Les relations fragiles entre la Turquie et Israël sont tombées à leur niveau le plus bas la semaine dernière quand les répercussions d’un feuilleton ultranationaliste turc ont déclenché une crise diplomatique ouverte et que le gouvernement turc a réagi avec colère à ce qu’il a considéré comme une humiliation publique délibérée de l’ambassadeur turc en Israël, menaçant de rappeler son ambassadeur à Ankara, à moins qu’Israël ne s’excuse publiquement de façon non équivoque pour ses actes.

Dimanche, l’épisode du feuilleton turc, La Vallée des loups, montrait des membres des services de renseignements israéliens, le Mossad, kidnappant des bébés turcs pour les convertir au judaïsme. Le film montrait aussi des agents du Mossad attaquant l’ambassade turque à Tel-Aviv et prenant l’ambassadeur et sa famille en otage.

Le lundi, le Premier ministre turc, Recep Tayyip Erdogan, publiait une attaque en règle contre Israël pour ses frappes aériennes contre les Palestiniens de Gaza.

« Pourquoi a-t-il fait cela ?, parce qu’Israël prétend "Je détiens le pouvoir dans cette région" » déclarait Erdogan. « Il détient un pouvoir exorbitant et il s’en sert. Il ne respecte pas les résolutions des Nations unies. Israël dit, "Je ferai ce qu’il me plaira".  »

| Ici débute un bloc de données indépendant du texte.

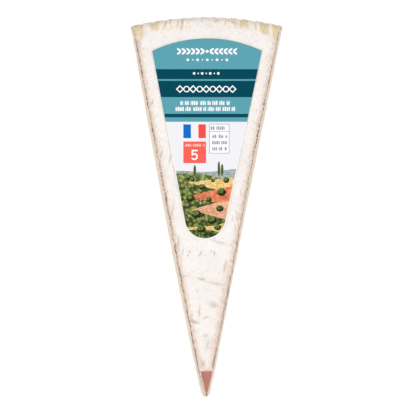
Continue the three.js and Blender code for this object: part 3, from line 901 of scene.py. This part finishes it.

Et Israël de réagir en publiant une déclaration tout aussi dure : « L’Etat d’Israël se réserve le droit absolu de protéger ses citoyens contre les attaques de missiles et le terrorisme du Hamas et du Hezbollah. La Turquie est le dernier pays à pouvoir donner des leçons de morale à Israël et aux FDI (Forces de défense israéliennes). »

Lundi, Ahmet Oguz Celikkol, ambassadeur turc en Israël, était donc convoqué au ministère des Affaires étrangères israélien pour recevoir une protestation officielle concernant le feuilleton et la déclaration d’Erdogan. La colère est devenue fureur en Turquie quand la télévision israélienne a montré Celikkol, assis sur un canapé bas, face au vice-ministre israélien des Affaires étrangères, Danny Ayalon, qui lui, était perché sur une chaise bien plus haute. Profitant du fait que Celikkol ne parle pas hébreu, Ayaln a déclaré au caméraman israélien : « L’important, c’est que les gens voient qu’il est assis tout en bas, et que nous, nous sommes en haut. »

Dans une Turquie toujours sensible à la moindre chose qui touche à son image, une telle humiliation publique de son ambassadeur ne pouvait que provoquer une indignation générale. Dans une série de déclarations, les officiels turcs condamnèrent avec virulence les actes d’Ayalon et menacèrent de rappeler leur ambassadeur, à moins que le gouvernement israélien ne présente publiquement des excuses, promptes et sans équivoque. Nul n’y était [alors] disposé.

Bien que l’actuelle crise marque le point le plus bas dans les relations israélo-turques, elle n’est que la dernière de toute une série de querelles et confrontations intervenues au cours de ces douze derniers mois. En janvier 2009, Erdogan a claqué la porte avec fracas au sommet du Forum économique mondial de Davos, en Suisse, pour protester contre l’agression militaire d’Israël contre Gaza, disant franchement au président israélien, Shimon Peres, « vous savez très bien comment tuer ». En août, le gouvernement turc a annulé brusquement la participation israélienne à des exercices militaires trilatéraux, planifiés de longue date, qui impliquaient la Turquie, Israël et l’OTAN (sous l’égide des Etats-Unis). Les officiels turcs ont par la suite expliqué qu’ils n’avaient pas pensé opportun de permettre à des avions de combat qui avaient pu utiliser des bombes contre des civils palestiniens de participer à des manoeuvres dans l’espace aérien turc.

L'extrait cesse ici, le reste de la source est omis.